Cocinar en Navidad
Acepto la crítica de que las comidas de Navidad se nos han ido de las manos. Quien más, quien menos, buscamos con desespero manjares extraordinarios, como si lo que comemos a diario no lo fuera. Hay que cumplir no solo con las tradiciones, sino que además las cantidades deben desbordar para que tengamos una auténtica sensación de celebración.
A pesar de ello, o quizá precisamente por ello, me considero muy afortunada porque, en esas fechas, soy quien cocina para los míos. Y lo disfruto desde el momento en que lo planifico, con semanas de antelación. También cuando charlo con mis proveedores de confianza, auténticos cómplices de mi misión: la charcutería de toda la vida, que me llama si percibe que me demoro en el encargo; mi pescadero de barrio, que sufre por encontrar las cosas poco habituales que le pido; y la verdulería que, aunque no luzca igual, es donde en realidad me proveo de los ingredientes para conseguir los sabores (hasta la cebolla hay que escogerla con mimo).
Y cuando llega el gran día, preparo bien el escenario. Saco las cazuelas enormes, escojo ropa cómoda y pongo música de los 80 a todo volumen. Mi momento favorito es cuando suena el timbre y empiezan a llegar: la casa se llena de ruido de voces que, para mí, son el más bonito de los villancicos.

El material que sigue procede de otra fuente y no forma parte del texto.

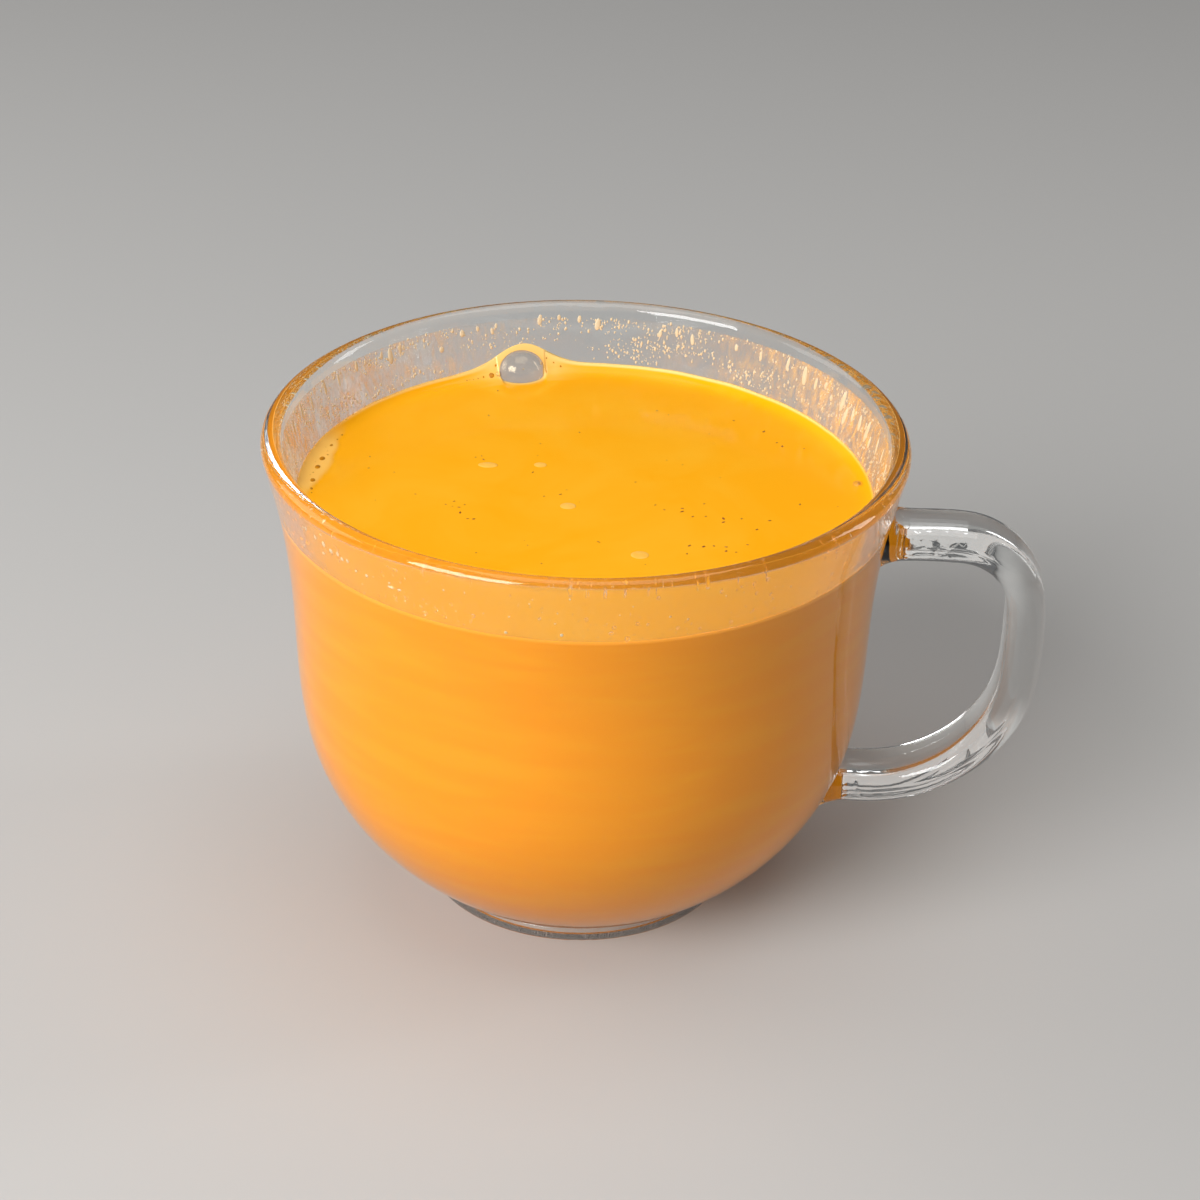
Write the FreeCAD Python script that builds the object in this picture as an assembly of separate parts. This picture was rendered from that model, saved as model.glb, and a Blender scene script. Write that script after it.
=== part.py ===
"""A clear glass mug on a low foot ring, with a bar handle, filled with spiced milk tea.

Millimetres, +Z up. The origin is the middle of the ring that the mug stands on, and the handle
points along +X. Two pieces are written: the mug, one solid of glass, and the tea inside it.
"""
import FreeCAD, Part
import math
import os

# Mug: outside sizes
rim_diameter = 110.0
mug_height = 87.0
foot_diameter = 55.0
foot_height = 2.6
foot_crease = 0.5          # how far the bowl starts inside the foot's edge

# Mug: glass thicknesses
wall = 3.3
heel = 4.4                 # wall where the bowl curves into the floor
rim_bead = 3.4             # thickness of the rounded rim
floor_height = 6.2         # table to the middle of the inside floor
foot_recess = 1.6          # hollow under the floor, inside the foot ring
foot_ring = 4.0            # width of the foot ring
foot_round = 0.9           # rounding of the ring's two edges
rim_lean = 13.0            # degrees that the lip leans outward at the rim

# Side of the bowl between foot and rim: (share of its height, share of its growth in radius)
bowl_side = [(0.123, 0.420), (0.298, 0.722), (0.524, 0.822), (0.711, 0.850), (0.857, 0.905)]

# Handle
handle_reach = 76.9        # axis of the mug to the centre line of the grip
handle_drop = 18.0         # rim to the upper arm's centre line
handle_bottom = 19.9       # height of the lower arm's centre line
handle_upper_bend = 12.9
handle_grip = 10.2         # straight length between the two bends
handle_thickness = 6.5
handle_width = 12.0
handle_round = 3.1         # edges of the bar, nearly a full round
joint_flare = 0.8          # added all round where an arm meets the wall
joint_run = 3.6            # length over which the flare dies away
bend_step = 15.0           # degrees between the sections round a bend

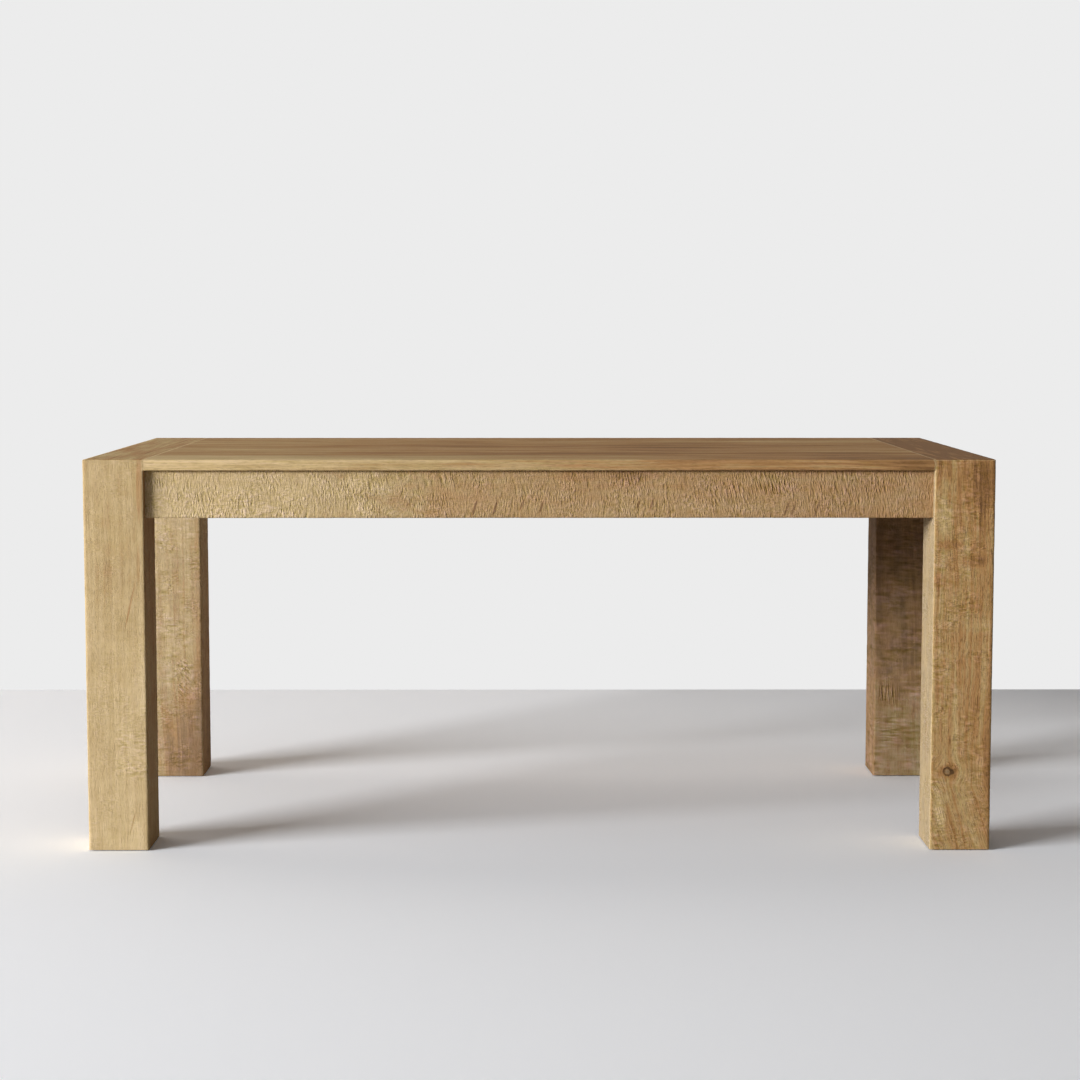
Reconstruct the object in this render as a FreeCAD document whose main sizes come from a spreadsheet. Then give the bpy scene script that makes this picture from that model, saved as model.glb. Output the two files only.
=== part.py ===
"""Parsons dining table in solid oak, modelled as the boards, blocks and fasteners it is built from.

The frame is the table's own: X runs along its length, the front faces -Y, Z is up, and the origin is on the
floor under the middle of the table.  Millimetres throughout.

Every leg is a hollow post of four mitred staves.  Its two outer staves run up to the table top, where their
heads are mitred to the end board.  The aprons are tenoned into the posts, and the top of six planks and two
end boards is splined together and screwed down from bearers and cleats under it.
"""
import FreeCAD, Part
import os
import re
import Sketcher

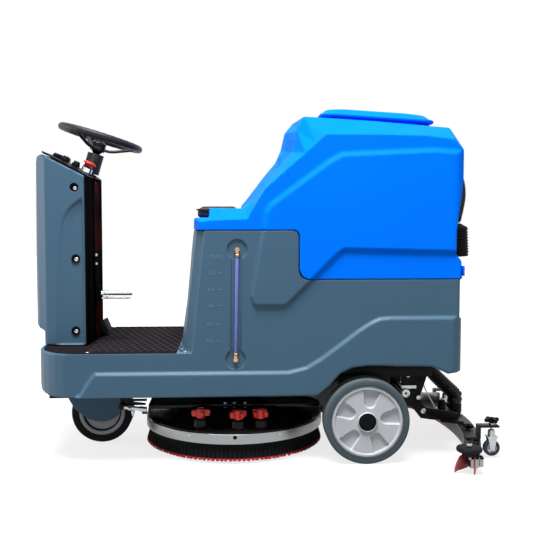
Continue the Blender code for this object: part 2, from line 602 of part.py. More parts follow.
def squeegee_body():
    bar = arc_strip(ARC_R - 0.024, ARC_R + 0.024, 0.0530, 0.0630, SQ_HALF)
    join(bar, arc_strip(ARC_R - 0.0085, ARC_R + 0.0085, 0.0200, 0.0540, SQ_HALF - 0.004))
    join(bar, prism_z(fillet([(0.578, -0.070), (0.650, -0.110), (0.650, 0.110), (0.578, 0.070)], 0.012),
                      0.0625, 0.0705))
    join(bar, lathe([(0.0135, 0.066), (0.0135, 0.1020)], (SWING_X, 0, 0), (0, 0, 1), 16))
    for s in (-1, 1):
        yc = s * CASTER_Y
        xf = arc_x(yc)
        y0, y1 = sorted((yc - 0.017, yc + 0.017))
        join(bar, box(xf - 0.020, xf + 0.022, y0, y1, 0.0620, 0.0670))
        join(bar, box(xf + 0.017, xf + 0.022, y0, y1, 0.0650, 0.1010))
        join(bar, box(xf + 0.017, CASTER_X + 0.019, y0, y1, 0.0960, 0.1010))
        xe = arc_x(s * 0.398)
        join(bar, lathe([(0.0060, 0.060), (0.0060, 0.0880)], (xe - 0.006, s * 0.398, 0), (0, 0, 1), 12))
        cut(bar, rod((CASTER_X, yc, 0.090), (CASTER_X, yc, 0.11), 0.0050, 12))
    cut(bar, rod((arc_x(0.030) - 0.003, 0.030, 0.0), (arc_x(0.030) - 0.003, 0.030, 0.12), 0.0204, 20))
    cut(bar, rod((arc_x(0.030) - 0.003, 0.030, 0.0630), (arc_x(0.030) - 0.003, 0.030, 0.12), 0.0264, 20))
    return bar


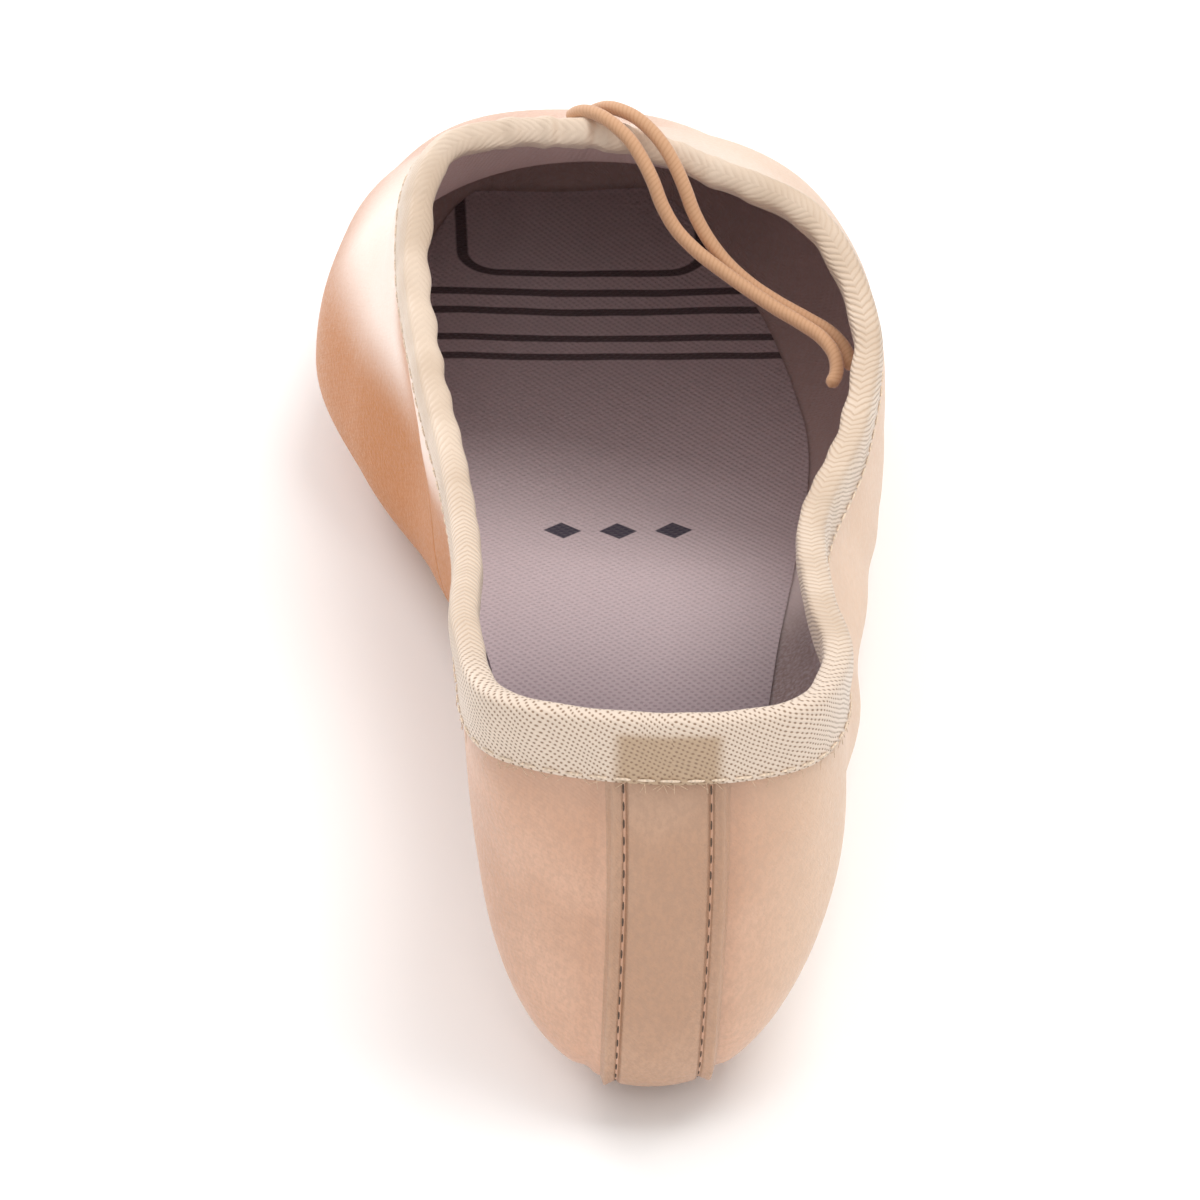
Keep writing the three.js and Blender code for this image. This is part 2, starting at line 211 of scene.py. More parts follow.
# ---- small tools ---------------------------------------------------------------------------
def table(rows, columns, name, scale=1):
    return np.array([row[columns.index(name)] for row in rows], float) * scale


def smooth(low, high, value):
    t = np.clip((value - low) / (high - low), 0, 1)
    return t * t * (3 - 2 * t)


def column(rows, columns, across, name, scale=1):
    """A smooth curve through one column of a table that turns only at the rows."""
    at = table(rows, columns, across)
    value = table(rows, columns, name, scale)
    secant = np.diff(value) / np.diff(at)
    before = np.concatenate([secant[:1], secant])
    after = np.concatenate([secant, secant[-1:]])
    both = np.where(before * after > 0, before + after, 1)
    slope = np.where(before * after > 0, 2 * before * after / both, 0)

    def curve(x):
        t = np.clip(x, at[0], at[-1])
        i = np.clip(np.searchsorted(at, t, side="right") - 1, 0, len(at) - 2)
        step = at[i + 1] - at[i]
        s = (t - at[i]) / step
        rest = 1 - s
        return (
            value[i] * (1 + 2 * s) * rest**2
            + slope[i] * step * s * rest**2
            + value[i + 1] * (3 - 2 * s) * s**2
            - slope[i + 1] * step * rest * s**2
        )

    return curve


def closed_curve(points, share):
    """The centripetal curve through a closed list of points, at shares of its rows."""
    points = np.asarray(points, float)
    count = len(points)
    at = (np.asarray(share) % 1) * count
    i = np.floor(at).astype(int) % count
    s = (at - np.floor(at))[:, None]
    a, b, c, d = (points[(i + k) % count] for k in (-1, 0, 1, 2))
    ab, bc, cd = (
        np.maximum(np.linalg.norm(q - p, axis=1, keepdims=True), 1e-9) ** 0.5
        for p, q in ((a, b), (b, c), (c, d))
    )
    out = ((b - a) / ab - (c - a) / (ab + bc) + (c - b) / bc) * bc
    into = ((c - b) / bc - (d - b) / (bc + cd) + (d - c) / cd) * bc
    return (
        b
        + out * s
        + (3 * (c - b) - 2 * out - into) * s**2
        + (2 * (b - c) + out + into) * s**3
    )


def solve(low, high, rising):
    """For each entry, the value between low and high where a rising function reaches zero."""
    for _ in range(BISECTIONS):
        middle = (low + high) / 2
        over = rising(middle) > 0
        high = np.where(over, middle, high)
        low = np.where(over, low, middle)
    return (low + high) / 2


# ---- the last ------------------------------------------------------------------------------
def section(name, scale=1):
    return column(SECTIONS, SECTION_COLUMNS, "at", name, scale)


section_half = section("half", BALL_WIDTH)
section_flat = section("flat", BALL_WIDTH)
section_fullest = section("fullest")
section_rise = section("rise")
section_sway = section("sway")
section_top = section("top", INSTEP)
section_roundness = section("roundness")
heel_lean = column(HEEL_LEAN, HEEL_LEAN_COLUMNS, "z", "back")
sole_half = column(SOLE, SOLE_COLUMNS, "at", "half")
SOLE_START = SOLE[0][0] * LENGTH
SOLE_END = SOLE[-1][0] * LENGTH


def underside(y):
    return BED + section_rise(y / LENGTH)


def soft_max(a, b, power):
    return (a**power + b**power) ** (1 / power)


def form(x, y_world, z):
    """Under 1 inside the last, 1 on it and over 1 outside."""
    y = y_world - heel_lean(z) * (1 - smooth(0, LEAN_FADES, y_world))
    at = np.maximum(y, HEEL_PIVOT) / LENGTH
    half = section_half(at)
    fullest = section_fullest(at)
    bottom = BED + section_rise(at)
    behind = np.maximum(0, HEEL_PIVOT - y) / HEEL_PIVOT
    across = np.abs(x - section_sway(at) * smooth(0, fullest, z)) / half
    depth = (fullest - bottom) / np.sqrt(1 - (section_flat(at) / half) ** 2)
    drop = np.maximum(fullest - z, 0)
    below = np.hypot(across, soft_max(behind, drop / depth, HEEL_EDGE))
    climb = np.maximum(z - fullest, 0) / (section_top(at) - fullest)
    above = soft_max(np.hypot(across, behind), climb, section_roundness(at))
    wall = np.where(z < fullest, below, above)
    front = np.maximum(0, y + PLATFORM_TILT * (z - fullest) - TOE_PIVOT) / (LENGTH - TOE_PIVOT)
    with_underside = soft_max(wall, drop / (fullest - bottom), FEATHER_EDGE)
    return soft_max(with_underside, front, PLATFORM_EDGE)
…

Solo una cosa empaña que disfrute plenamente de esa jornada única que se repite puntualmente cada año en la misma fecha: cómo echo de menos a quienes ya se fueron. Especialmente a las mujeres de la familia que, antes que yo, hacían exactamente lo mismo y de quienes aprendí que cocinar es una forma de cuidar. Mi abuela, mi madre, consiguieron hacer de una obligación no escogida un ritual imprescindible, sin el cual todos nos hubiéramos sentido muy perdidos. Ellas, como tantas otras mujeres de su época, desde sus cocinas construyeron pilares sólidos que las generaciones posteriores tenemos la obligación de conservar.
Así que, para superar mi melancolía, convierto mi tarea en Nochebuena y Navidad en un homenaje: yo no sería quien soy si ellas no hubieran sido quienes fueron. Cuánto aprendí entre fogones; no solo a cocinar, también sobre la vida, el compromiso, la dedicación y la renuncia. Y, cómo no, sobre la enfermedad y la muerte.
Todos quisiéramos que los abuelos, los padres, estuvieran siempre en Navidad. Quizá ellos ya no estén, pero su legado permanece. Si tenemos tradiciones es porque las aprendimos, y no deben de ser tan malas cuando ponemos tanto empeño en repetirlas.